20th and 21st-century Iranian cleric

Kazem Rajabi Seddiqi (کاظم رجبی صدیقی, born 4 March 1951) is an Iranian Shia scholar and Mujtahid who previously served as one of Tehran's Friday Prayer Temporary Imam's. He also served as head of Headquarters for Enjoining the Good and Forbidding the Evil and at numerous positions in Iran's judicary.

After the revolution, Seddighi went on to serve in Iran's judiciary at the insistence of Ali Qoddusi. In 2004 he went on to found the Imam Khomeini seminary in northern Tehran. He was appointed as one of Tehran's Friday Prayer Imam's in 2009.

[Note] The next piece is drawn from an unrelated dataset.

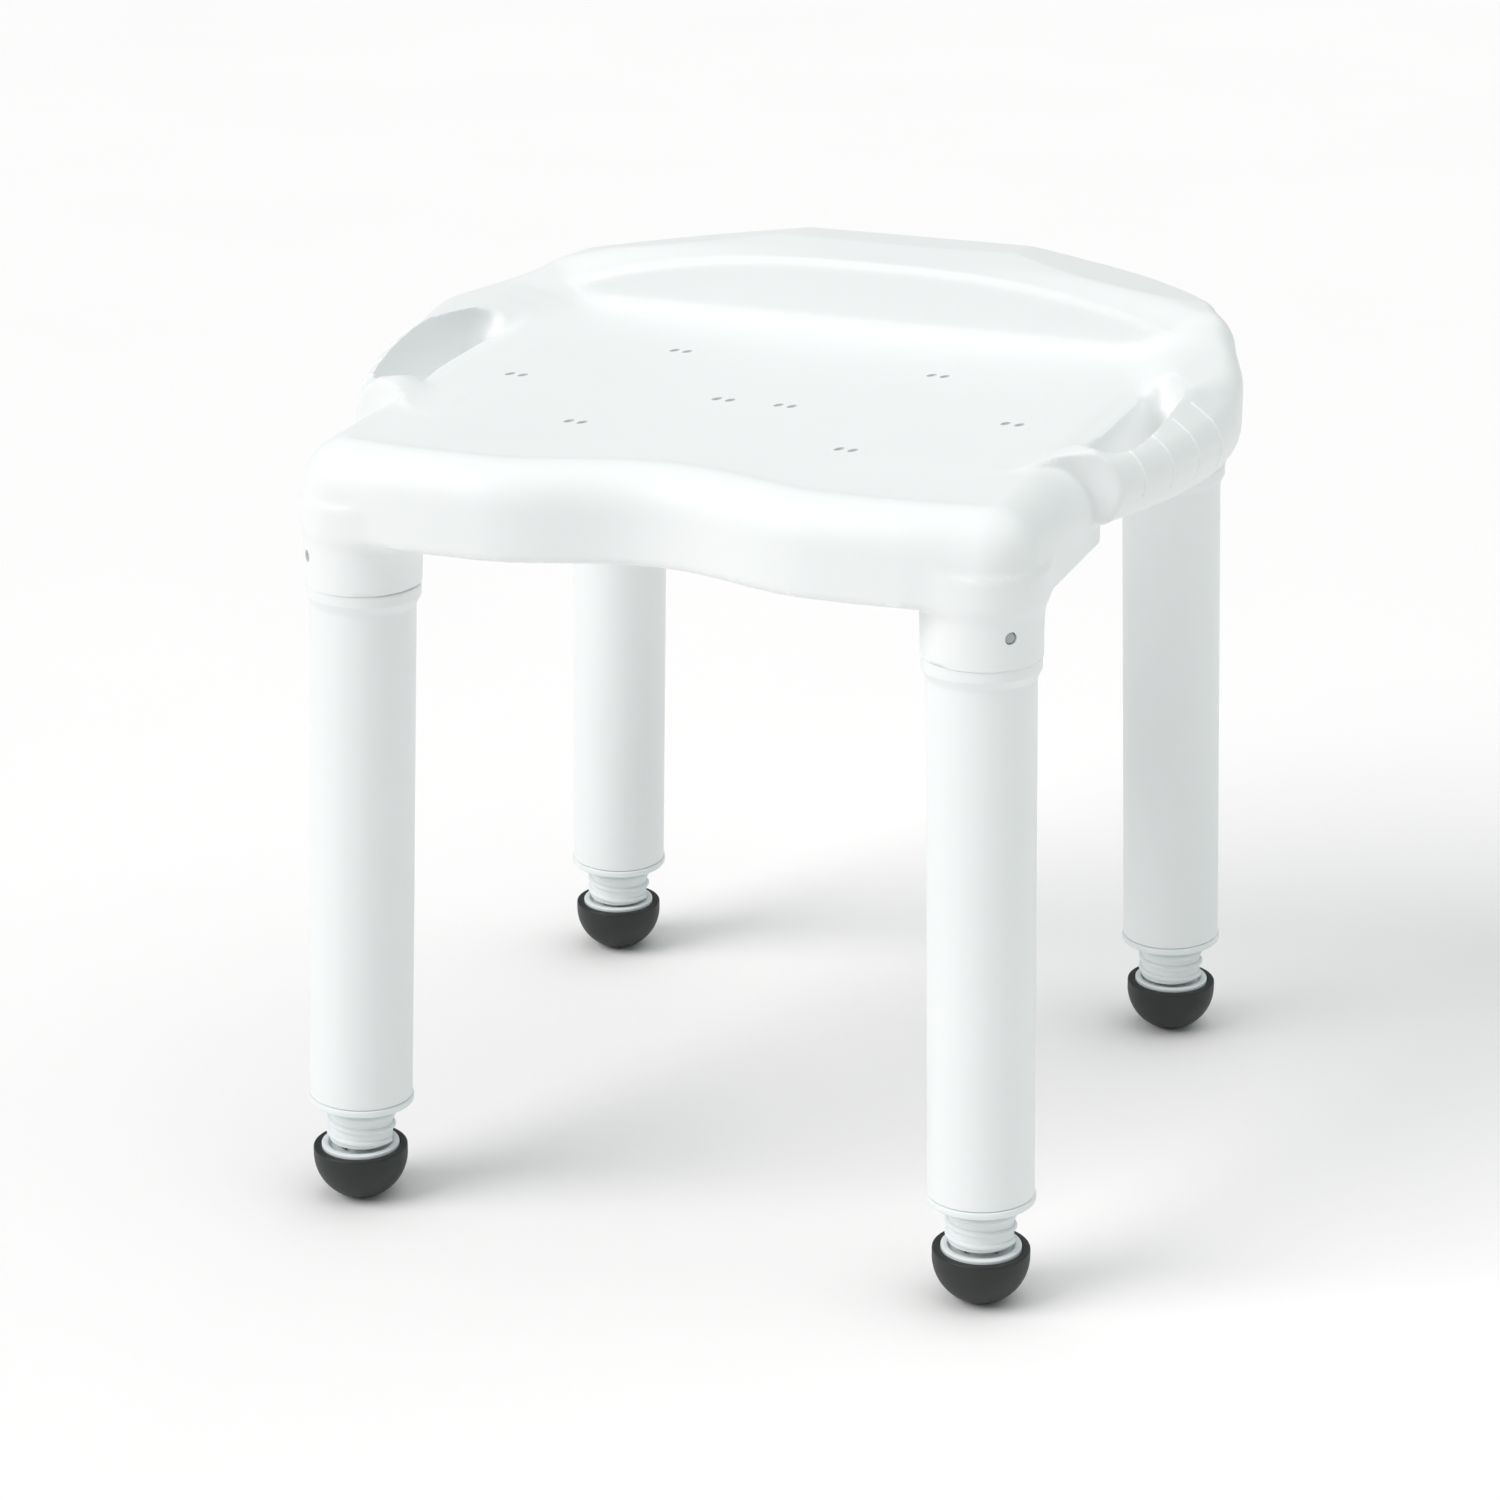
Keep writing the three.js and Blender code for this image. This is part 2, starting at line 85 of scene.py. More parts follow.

Seddighi, his sons and daughter-in-law were accused of embezzling a garden in northern Tehran from the seminary under Seddighi's custodianship through a family company in February 2024. His sons and daughter-in-law were arrested by order of Iran's judiciary in May 2025, which caused Seddighi to resign from his post as Friday Prayer Imam.

==Education==
Kazem Seddiqi went to Qom in 1963, at the same time as Seyyed Ruhollah Khomeini's movement, and began his religious education at the Haqqani Seminary. He completed his introductory courses with professors such as Khazali, Jannati, Hassanzadeh Amoli, Haeri Tehrani, Shahid Mofateh, Mohammadi Gilani, and Haram Panahi, and completed his advanced courses with Ahmadi Miyanji, Meshkini, and Mohammadi Gilani. This Shiite cleric took courses related to "outside jurisprudence" and principles from professors such as Morteza Haeri Yazdi, Shabbiri Zanjani, and Vahid Khorasani, and studied Islamic philosophy with Javadi Amoli, Misbah Yazdi, and Ansari Shirazi, and learned Western philosophy from Beheshti and Ahmadi.